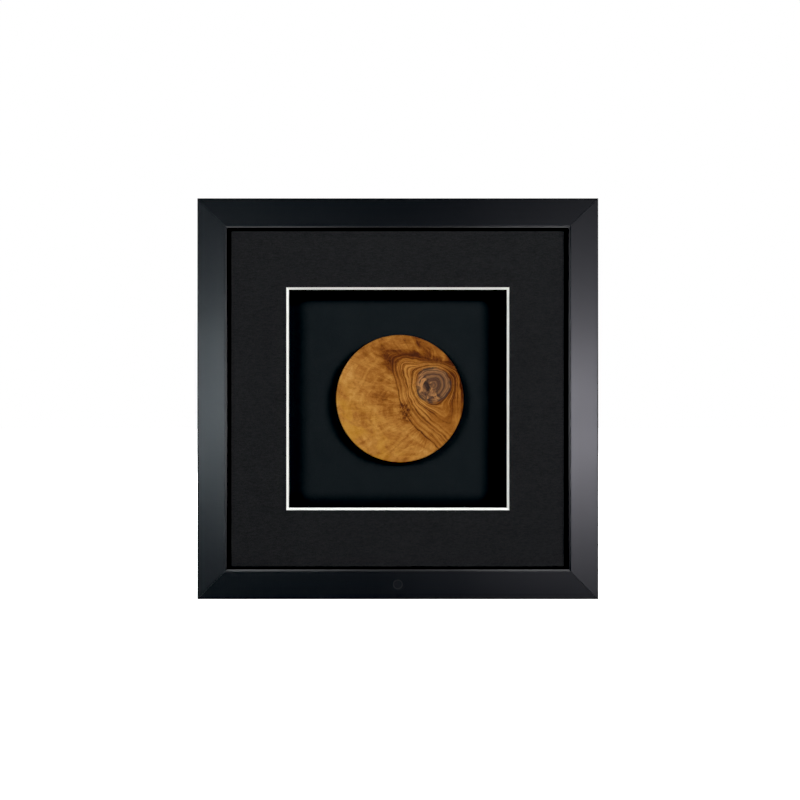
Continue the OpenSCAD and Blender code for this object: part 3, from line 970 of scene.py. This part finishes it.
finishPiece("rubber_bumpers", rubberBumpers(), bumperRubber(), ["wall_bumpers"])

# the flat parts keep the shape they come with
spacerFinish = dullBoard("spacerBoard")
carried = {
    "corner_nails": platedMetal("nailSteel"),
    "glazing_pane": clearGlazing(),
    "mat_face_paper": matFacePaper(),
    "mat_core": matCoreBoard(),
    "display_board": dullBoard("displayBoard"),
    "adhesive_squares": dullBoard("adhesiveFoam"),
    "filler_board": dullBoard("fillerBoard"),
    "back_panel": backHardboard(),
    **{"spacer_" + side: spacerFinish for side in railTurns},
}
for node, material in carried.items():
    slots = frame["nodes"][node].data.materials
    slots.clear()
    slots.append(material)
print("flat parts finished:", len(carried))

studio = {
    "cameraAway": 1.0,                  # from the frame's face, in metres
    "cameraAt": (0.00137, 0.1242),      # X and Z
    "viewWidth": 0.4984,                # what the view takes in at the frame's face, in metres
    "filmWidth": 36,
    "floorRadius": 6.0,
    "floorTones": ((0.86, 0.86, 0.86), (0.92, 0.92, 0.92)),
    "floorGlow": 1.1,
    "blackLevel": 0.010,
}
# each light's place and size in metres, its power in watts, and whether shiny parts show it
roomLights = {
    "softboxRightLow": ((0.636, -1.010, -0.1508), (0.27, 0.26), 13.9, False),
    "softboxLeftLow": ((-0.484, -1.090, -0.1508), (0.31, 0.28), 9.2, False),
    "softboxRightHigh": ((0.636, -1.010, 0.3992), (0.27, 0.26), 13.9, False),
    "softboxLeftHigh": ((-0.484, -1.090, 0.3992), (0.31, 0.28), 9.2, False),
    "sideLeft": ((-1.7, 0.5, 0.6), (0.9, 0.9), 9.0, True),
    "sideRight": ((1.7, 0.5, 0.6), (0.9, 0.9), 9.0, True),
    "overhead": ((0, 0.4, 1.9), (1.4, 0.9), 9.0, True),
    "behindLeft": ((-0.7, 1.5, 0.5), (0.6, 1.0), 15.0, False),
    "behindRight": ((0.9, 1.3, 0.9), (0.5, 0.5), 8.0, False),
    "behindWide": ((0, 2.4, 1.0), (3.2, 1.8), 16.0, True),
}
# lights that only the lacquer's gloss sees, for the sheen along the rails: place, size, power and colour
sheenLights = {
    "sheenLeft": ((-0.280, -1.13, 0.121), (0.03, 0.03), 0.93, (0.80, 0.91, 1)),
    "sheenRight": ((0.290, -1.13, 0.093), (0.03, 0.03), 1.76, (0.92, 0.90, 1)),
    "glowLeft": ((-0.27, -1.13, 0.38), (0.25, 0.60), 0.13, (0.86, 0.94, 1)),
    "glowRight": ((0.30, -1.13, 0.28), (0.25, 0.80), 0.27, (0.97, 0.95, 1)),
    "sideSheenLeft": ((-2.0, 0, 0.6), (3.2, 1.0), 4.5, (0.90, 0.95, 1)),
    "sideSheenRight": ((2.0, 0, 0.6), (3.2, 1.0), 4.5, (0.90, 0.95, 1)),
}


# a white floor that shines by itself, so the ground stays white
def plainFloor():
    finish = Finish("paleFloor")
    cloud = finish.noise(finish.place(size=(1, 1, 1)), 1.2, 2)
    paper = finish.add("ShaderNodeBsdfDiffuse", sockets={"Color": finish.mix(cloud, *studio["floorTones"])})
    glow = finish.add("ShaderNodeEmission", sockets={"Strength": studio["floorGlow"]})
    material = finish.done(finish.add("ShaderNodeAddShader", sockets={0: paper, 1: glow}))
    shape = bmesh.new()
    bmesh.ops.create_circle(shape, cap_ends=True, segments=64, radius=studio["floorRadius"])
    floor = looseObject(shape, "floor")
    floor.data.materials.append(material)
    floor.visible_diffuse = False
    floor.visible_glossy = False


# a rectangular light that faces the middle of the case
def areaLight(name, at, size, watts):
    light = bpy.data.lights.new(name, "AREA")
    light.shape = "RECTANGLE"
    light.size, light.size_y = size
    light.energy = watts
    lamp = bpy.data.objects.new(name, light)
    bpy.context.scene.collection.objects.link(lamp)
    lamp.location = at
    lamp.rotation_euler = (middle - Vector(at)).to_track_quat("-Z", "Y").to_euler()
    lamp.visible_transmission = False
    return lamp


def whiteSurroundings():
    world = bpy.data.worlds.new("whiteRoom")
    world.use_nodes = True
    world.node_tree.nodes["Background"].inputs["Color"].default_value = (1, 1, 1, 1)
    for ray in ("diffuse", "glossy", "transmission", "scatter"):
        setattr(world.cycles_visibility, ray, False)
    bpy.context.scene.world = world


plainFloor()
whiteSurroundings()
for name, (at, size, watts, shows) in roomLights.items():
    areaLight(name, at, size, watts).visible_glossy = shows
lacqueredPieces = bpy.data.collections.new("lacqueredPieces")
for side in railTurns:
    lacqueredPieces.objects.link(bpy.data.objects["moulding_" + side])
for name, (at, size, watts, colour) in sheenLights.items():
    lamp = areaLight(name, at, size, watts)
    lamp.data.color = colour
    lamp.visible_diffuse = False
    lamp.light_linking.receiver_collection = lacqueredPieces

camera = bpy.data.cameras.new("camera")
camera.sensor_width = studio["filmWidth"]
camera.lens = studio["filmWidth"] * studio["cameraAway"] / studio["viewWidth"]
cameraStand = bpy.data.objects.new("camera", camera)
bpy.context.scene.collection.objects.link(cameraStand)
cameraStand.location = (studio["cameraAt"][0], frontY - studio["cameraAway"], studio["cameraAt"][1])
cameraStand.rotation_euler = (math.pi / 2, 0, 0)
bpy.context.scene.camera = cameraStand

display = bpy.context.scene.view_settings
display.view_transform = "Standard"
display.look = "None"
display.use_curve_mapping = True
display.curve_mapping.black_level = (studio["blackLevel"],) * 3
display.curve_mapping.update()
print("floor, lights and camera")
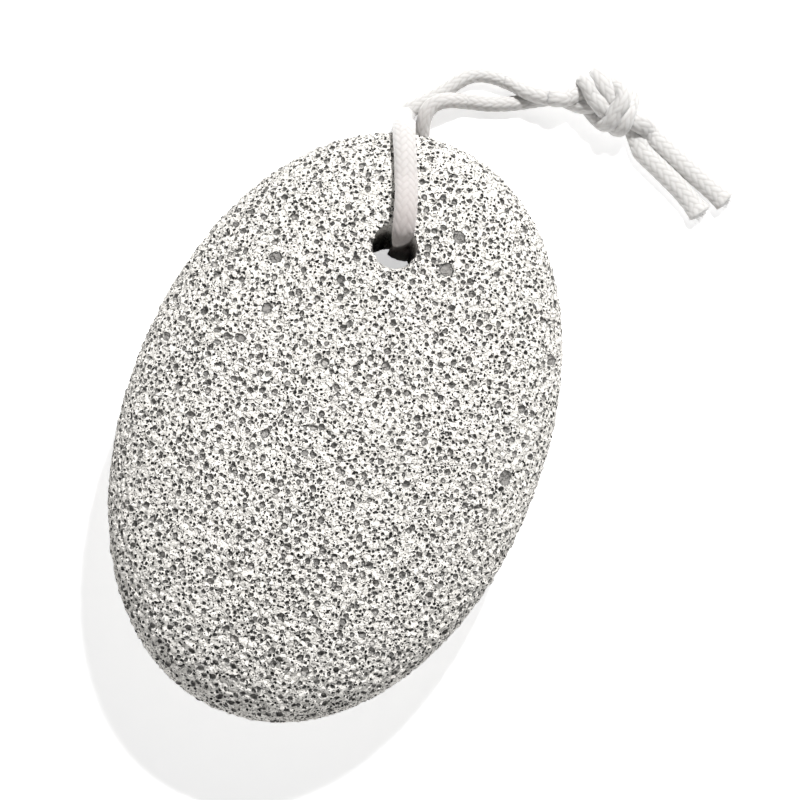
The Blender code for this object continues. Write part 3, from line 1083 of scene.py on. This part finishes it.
-.-.-
EXERCISE PROMPT:
Repeat the material above in full, keeping every word.

ANSWER TO THIS PROBLEM:
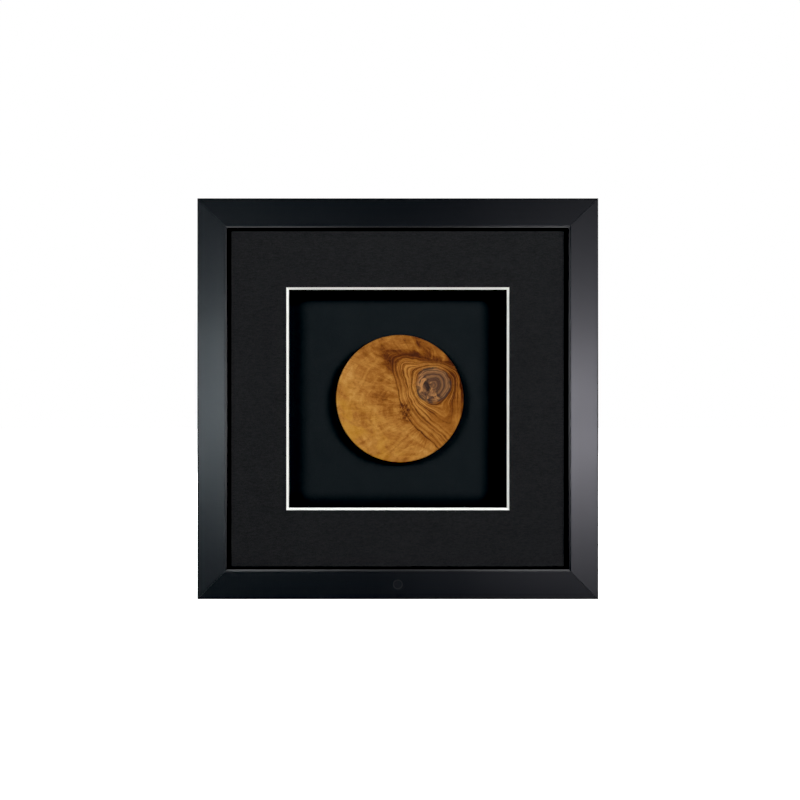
Continue the OpenSCAD and Blender code for this object: part 3, from line 970 of scene.py. This part finishes it.
finishPiece("rubber_bumpers", rubberBumpers(), bumperRubber(), ["wall_bumpers"])

# the flat parts keep the shape they come with
spacerFinish = dullBoard("spacerBoard")
carried = {
    "corner_nails": platedMetal("nailSteel"),
    "glazing_pane": clearGlazing(),
    "mat_face_paper": matFacePaper(),
    "mat_core": matCoreBoard(),
    "display_board": dullBoard("displayBoard"),
    "adhesive_squares": dullBoard("adhesiveFoam"),
    "filler_board": dullBoard("fillerBoard"),
    "back_panel": backHardboard(),
    **{"spacer_" + side: spacerFinish for side in railTurns},
}
for node, material in carried.items():
    slots = frame["nodes"][node].data.materials
    slots.clear()
    slots.append(material)
print("flat parts finished:", len(carried))

studio = {
    "cameraAway": 1.0,                  # from the frame's face, in metres
    "cameraAt": (0.00137, 0.1242),      # X and Z
    "viewWidth": 0.4984,                # what the view takes in at the frame's face, in metres
    "filmWidth": 36,
    "floorRadius": 6.0,
    "floorTones": ((0.86, 0.86, 0.86), (0.92, 0.92, 0.92)),
    "floorGlow": 1.1,
    "blackLevel": 0.010,
}
# each light's place and size in metres, its power in watts, and whether shiny parts show it
roomLights = {
    "softboxRightLow": ((0.636, -1.010, -0.1508), (0.27, 0.26), 13.9, False),
    "softboxLeftLow": ((-0.484, -1.090, -0.1508), (0.31, 0.28), 9.2, False),
    "softboxRightHigh": ((0.636, -1.010, 0.3992), (0.27, 0.26), 13.9, False),
    "softboxLeftHigh": ((-0.484, -1.090, 0.3992), (0.31, 0.28), 9.2, False),
    "sideLeft": ((-1.7, 0.5, 0.6), (0.9, 0.9), 9.0, True),
    "sideRight": ((1.7, 0.5, 0.6), (0.9, 0.9), 9.0, True),
    "overhead": ((0, 0.4, 1.9), (1.4, 0.9), 9.0, True),
    "behindLeft": ((-0.7, 1.5, 0.5), (0.6, 1.0), 15.0, False),
    "behindRight": ((0.9, 1.3, 0.9), (0.5, 0.5), 8.0, False),
    "behindWide": ((0, 2.4, 1.0), (3.2, 1.8), 16.0, True),
}
# lights that only the lacquer's gloss sees, for the sheen along the rails: place, size, power and colour
sheenLights = {
    "sheenLeft": ((-0.280, -1.13, 0.121), (0.03, 0.03), 0.93, (0.80, 0.91, 1)),
    "sheenRight": ((0.290, -1.13, 0.093), (0.03, 0.03), 1.76, (0.92, 0.90, 1)),
    "glowLeft": ((-0.27, -1.13, 0.38), (0.25, 0.60), 0.13, (0.86, 0.94, 1)),
    "glowRight": ((0.30, -1.13, 0.28), (0.25, 0.80), 0.27, (0.97, 0.95, 1)),
    "sideSheenLeft": ((-2.0, 0, 0.6), (3.2, 1.0), 4.5, (0.90, 0.95, 1)),
    "sideSheenRight": ((2.0, 0, 0.6), (3.2, 1.0), 4.5, (0.90, 0.95, 1)),
}


# a white floor that shines by itself, so the ground stays white
def plainFloor():
    finish = Finish("paleFloor")
    cloud = finish.noise(finish.place(size=(1, 1, 1)), 1.2, 2)
    paper = finish.add("ShaderNodeBsdfDiffuse", sockets={"Color": finish.mix(cloud, *studio["floorTones"])})
    glow = finish.add("ShaderNodeEmission", sockets={"Strength": studio["floorGlow"]})
    material = finish.done(finish.add("ShaderNodeAddShader", sockets={0: paper, 1: glow}))
    shape = bmesh.new()
    bmesh.ops.create_circle(shape, cap_ends=True, segments=64, radius=studio["floorRadius"])
    floor = looseObject(shape, "floor")
    floor.data.materials.append(material)
    floor.visible_diffuse = False
    floor.visible_glossy = False


# a rectangular light that faces the middle of the case
def areaLight(name, at, size, watts):
    light = bpy.data.lights.new(name, "AREA")
    light.shape = "RECTANGLE"
    light.size, light.size_y = size
    light.energy = watts
    lamp = bpy.data.objects.new(name, light)
    bpy.context.scene.collection.objects.link(lamp)
    lamp.location = at
    lamp.rotation_euler = (middle - Vector(at)).to_track_quat("-Z", "Y").to_euler()
    lamp.visible_transmission = False
    return lamp


def whiteSurroundings():
    world = bpy.data.worlds.new("whiteRoom")
    world.use_nodes = True
    world.node_tree.nodes["Background"].inputs["Color"].default_value = (1, 1, 1, 1)
    for ray in ("diffuse", "glossy", "transmission", "scatter"):
        setattr(world.cycles_visibility, ray, False)
    bpy.context.scene.world = world


plainFloor()
whiteSurroundings()
for name, (at, size, watts, shows) in roomLights.items():
    areaLight(name, at, size, watts).visible_glossy = shows
lacqueredPieces = bpy.data.collections.new("lacqueredPieces")
for side in railTurns:
    lacqueredPieces.objects.link(bpy.data.objects["moulding_" + side])
for name, (at, size, watts, colour) in sheenLights.items():
    lamp = areaLight(name, at, size, watts)
    lamp.data.color = colour
    lamp.visible_diffuse = False
    lamp.light_linking.receiver_collection = lacqueredPieces

camera = bpy.data.cameras.new("camera")
camera.sensor_width = studio["filmWidth"]
camera.lens = studio["filmWidth"] * studio["cameraAway"] / studio["viewWidth"]
cameraStand = bpy.data.objects.new("camera", camera)
bpy.context.scene.collection.objects.link(cameraStand)
cameraStand.location = (studio["cameraAt"][0], frontY - studio["cameraAway"], studio["cameraAt"][1])
cameraStand.rotation_euler = (math.pi / 2, 0, 0)
bpy.context.scene.camera = cameraStand

display = bpy.context.scene.view_settings
display.view_transform = "Standard"
display.look = "None"
display.use_curve_mapping = True
display.curve_mapping.black_level = (studio["blackLevel"],) * 3
display.curve_mapping.update()
print("floor, lights and camera")
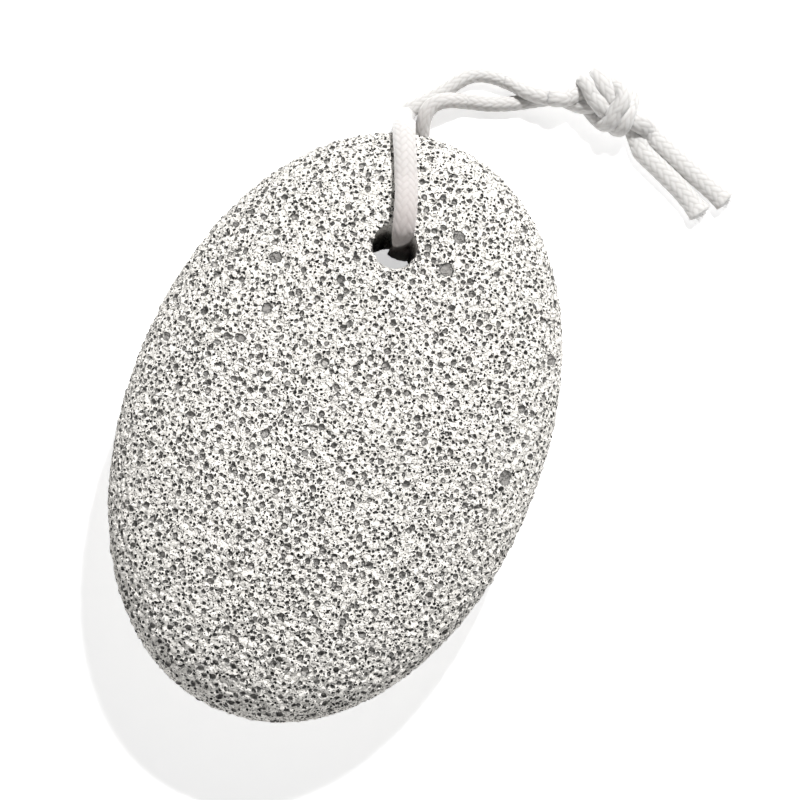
The Blender code for this object continues. Write part 3, from line 1083 of scene.py on. This part finishes it.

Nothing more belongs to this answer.